- [Aim]:
Among the records that follow, set down only the lines from the one containing "Turn this picture" to the one containing "const ledgeFold = 6;", both included, exactly.

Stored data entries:

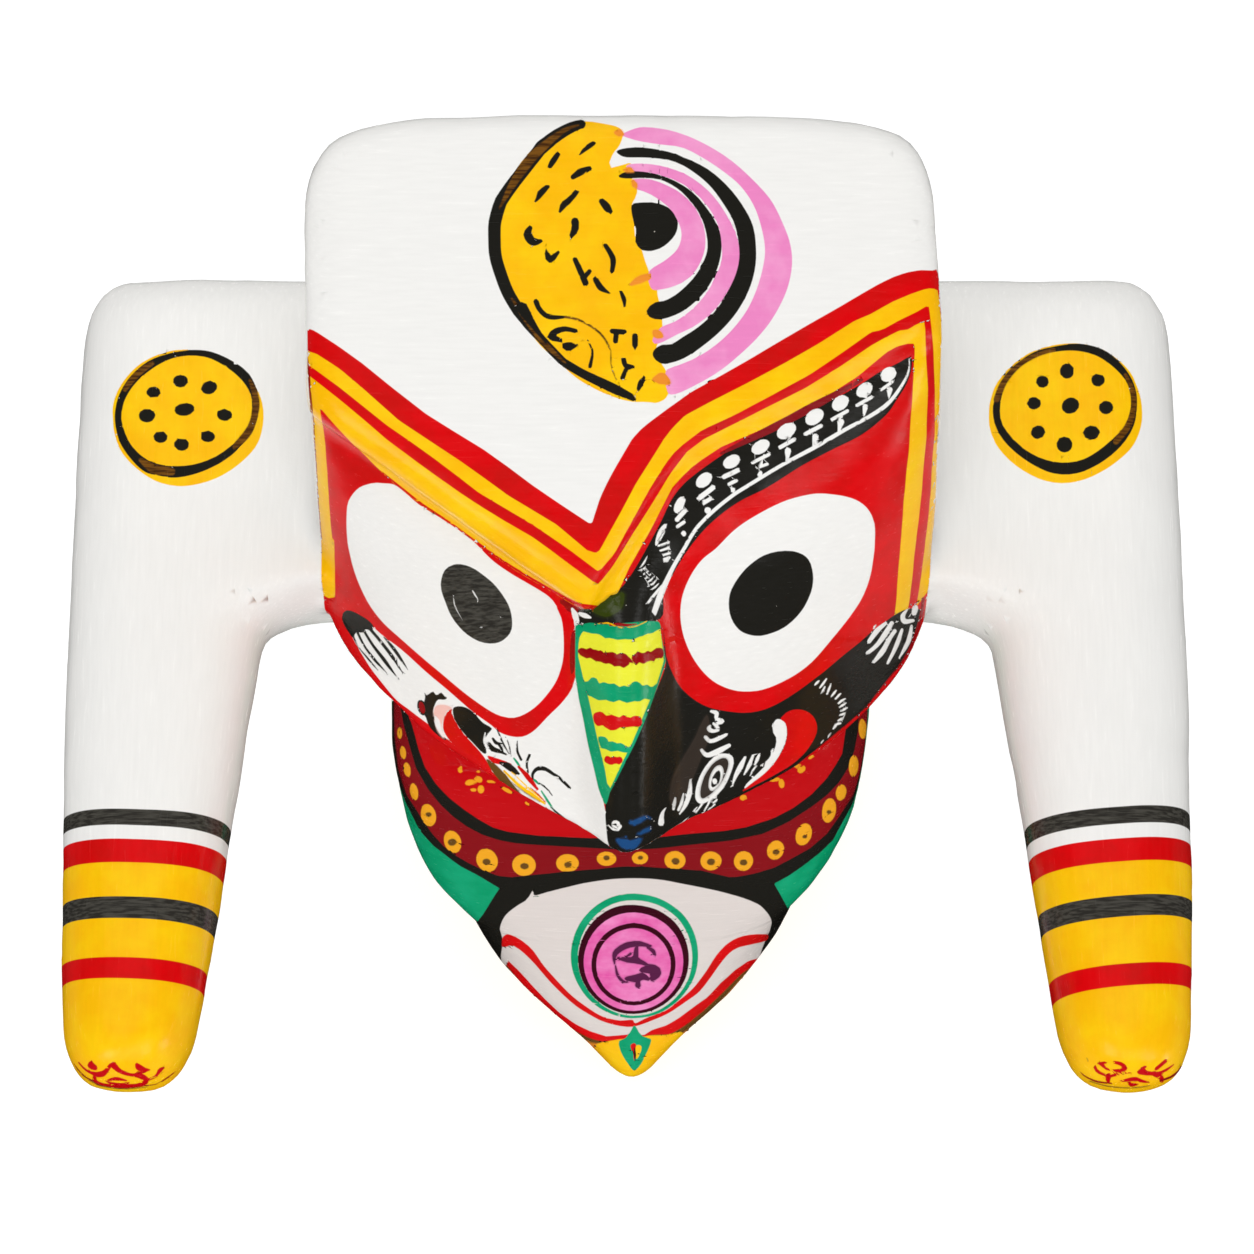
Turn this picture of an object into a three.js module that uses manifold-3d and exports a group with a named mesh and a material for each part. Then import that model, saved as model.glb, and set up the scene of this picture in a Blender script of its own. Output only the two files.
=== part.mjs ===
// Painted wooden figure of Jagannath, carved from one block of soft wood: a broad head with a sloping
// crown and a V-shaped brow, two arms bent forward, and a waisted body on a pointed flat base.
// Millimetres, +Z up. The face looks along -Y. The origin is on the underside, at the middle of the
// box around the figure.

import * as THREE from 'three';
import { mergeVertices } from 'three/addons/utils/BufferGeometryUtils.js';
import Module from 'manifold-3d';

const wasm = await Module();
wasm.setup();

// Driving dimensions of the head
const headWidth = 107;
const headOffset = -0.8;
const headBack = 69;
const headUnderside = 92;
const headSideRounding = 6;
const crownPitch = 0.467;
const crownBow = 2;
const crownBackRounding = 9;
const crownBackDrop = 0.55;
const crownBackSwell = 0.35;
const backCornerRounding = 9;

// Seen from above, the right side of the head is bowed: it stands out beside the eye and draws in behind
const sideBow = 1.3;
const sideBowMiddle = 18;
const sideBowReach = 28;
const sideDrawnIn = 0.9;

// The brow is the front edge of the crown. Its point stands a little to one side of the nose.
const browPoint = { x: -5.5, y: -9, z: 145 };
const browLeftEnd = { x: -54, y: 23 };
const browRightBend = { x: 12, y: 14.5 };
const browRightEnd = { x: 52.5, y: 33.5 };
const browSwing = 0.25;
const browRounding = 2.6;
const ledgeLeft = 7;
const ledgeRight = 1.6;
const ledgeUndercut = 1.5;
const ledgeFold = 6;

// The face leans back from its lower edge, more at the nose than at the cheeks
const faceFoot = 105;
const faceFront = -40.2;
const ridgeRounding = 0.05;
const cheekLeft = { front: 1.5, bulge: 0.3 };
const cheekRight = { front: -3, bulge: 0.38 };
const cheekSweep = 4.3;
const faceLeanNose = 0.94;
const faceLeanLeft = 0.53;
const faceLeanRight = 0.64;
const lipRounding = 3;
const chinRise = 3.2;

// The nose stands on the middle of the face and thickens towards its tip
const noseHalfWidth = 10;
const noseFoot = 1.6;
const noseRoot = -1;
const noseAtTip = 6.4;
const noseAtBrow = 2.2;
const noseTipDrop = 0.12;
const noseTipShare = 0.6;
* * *
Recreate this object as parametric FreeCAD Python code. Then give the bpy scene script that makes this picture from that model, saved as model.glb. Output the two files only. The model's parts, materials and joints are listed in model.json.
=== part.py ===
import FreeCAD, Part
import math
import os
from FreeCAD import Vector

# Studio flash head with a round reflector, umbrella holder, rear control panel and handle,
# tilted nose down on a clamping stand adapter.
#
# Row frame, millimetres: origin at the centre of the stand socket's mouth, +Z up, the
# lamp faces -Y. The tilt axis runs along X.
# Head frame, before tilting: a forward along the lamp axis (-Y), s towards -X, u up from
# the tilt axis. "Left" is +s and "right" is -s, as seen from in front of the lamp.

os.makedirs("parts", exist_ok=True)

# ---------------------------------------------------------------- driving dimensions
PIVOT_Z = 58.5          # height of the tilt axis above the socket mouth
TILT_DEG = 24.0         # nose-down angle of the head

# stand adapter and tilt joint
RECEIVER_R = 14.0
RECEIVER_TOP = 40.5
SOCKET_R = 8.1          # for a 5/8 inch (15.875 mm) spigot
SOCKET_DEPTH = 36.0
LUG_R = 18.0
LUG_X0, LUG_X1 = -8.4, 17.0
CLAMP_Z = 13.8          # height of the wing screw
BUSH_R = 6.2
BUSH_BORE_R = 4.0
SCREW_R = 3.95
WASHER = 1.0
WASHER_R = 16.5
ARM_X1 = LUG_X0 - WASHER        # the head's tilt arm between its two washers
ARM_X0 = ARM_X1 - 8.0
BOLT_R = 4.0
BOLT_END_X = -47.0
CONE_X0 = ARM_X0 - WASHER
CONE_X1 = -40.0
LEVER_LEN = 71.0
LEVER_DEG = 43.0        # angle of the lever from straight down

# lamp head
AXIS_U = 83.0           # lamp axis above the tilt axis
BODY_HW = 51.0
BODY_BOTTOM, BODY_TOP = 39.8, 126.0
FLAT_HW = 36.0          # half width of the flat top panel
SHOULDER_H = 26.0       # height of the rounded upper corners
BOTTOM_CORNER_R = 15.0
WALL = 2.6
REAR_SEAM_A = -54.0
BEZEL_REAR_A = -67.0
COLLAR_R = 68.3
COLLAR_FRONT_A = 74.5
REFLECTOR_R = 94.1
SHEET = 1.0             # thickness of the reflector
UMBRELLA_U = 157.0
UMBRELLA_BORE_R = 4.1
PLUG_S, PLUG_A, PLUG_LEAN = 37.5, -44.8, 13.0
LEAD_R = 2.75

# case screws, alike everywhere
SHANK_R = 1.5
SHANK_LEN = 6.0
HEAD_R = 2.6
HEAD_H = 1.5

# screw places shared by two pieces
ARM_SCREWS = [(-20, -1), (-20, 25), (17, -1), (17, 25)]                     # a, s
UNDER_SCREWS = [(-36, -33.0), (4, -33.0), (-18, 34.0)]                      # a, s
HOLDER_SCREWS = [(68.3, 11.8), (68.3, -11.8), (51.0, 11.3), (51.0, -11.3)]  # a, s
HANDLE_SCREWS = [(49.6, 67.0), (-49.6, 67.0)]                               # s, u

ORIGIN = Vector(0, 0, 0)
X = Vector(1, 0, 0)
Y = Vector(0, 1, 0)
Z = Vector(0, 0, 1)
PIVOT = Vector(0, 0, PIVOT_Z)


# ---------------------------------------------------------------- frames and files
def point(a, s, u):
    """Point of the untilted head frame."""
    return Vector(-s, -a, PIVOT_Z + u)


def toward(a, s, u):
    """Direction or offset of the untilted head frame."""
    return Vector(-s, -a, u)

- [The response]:
Turn this picture of an object into a three.js module that uses manifold-3d and exports a group with a named mesh and a material for each part. Then import that model, saved as model.glb, and set up the scene of this picture in a Blender script of its own. Output only the two files.
=== part.mjs ===
// Painted wooden figure of Jagannath, carved from one block of soft wood: a broad head with a sloping
// crown and a V-shaped brow, two arms bent forward, and a waisted body on a pointed flat base.
// Millimetres, +Z up. The face looks along -Y. The origin is on the underside, at the middle of the
// box around the figure.

import * as THREE from 'three';
import { mergeVertices } from 'three/addons/utils/BufferGeometryUtils.js';
import Module from 'manifold-3d';

const wasm = await Module();
wasm.setup();

// Driving dimensions of the head
const headWidth = 107;
const headOffset = -0.8;
const headBack = 69;
const headUnderside = 92;
const headSideRounding = 6;
const crownPitch = 0.467;
const crownBow = 2;
const crownBackRounding = 9;
const crownBackDrop = 0.55;
const crownBackSwell = 0.35;
const backCornerRounding = 9;

// Seen from above, the right side of the head is bowed: it stands out beside the eye and draws in behind
const sideBow = 1.3;
const sideBowMiddle = 18;
const sideBowReach = 28;
const sideDrawnIn = 0.9;

// The brow is the front edge of the crown. Its point stands a little to one side of the nose.
const browPoint = { x: -5.5, y: -9, z: 145 };
const browLeftEnd = { x: -54, y: 23 };
const browRightBend = { x: 12, y: 14.5 };
const browRightEnd = { x: 52.5, y: 33.5 };
const browSwing = 0.25;
const browRounding = 2.6;
const ledgeLeft = 7;
const ledgeRight = 1.6;
const ledgeUndercut = 1.5;
const ledgeFold = 6;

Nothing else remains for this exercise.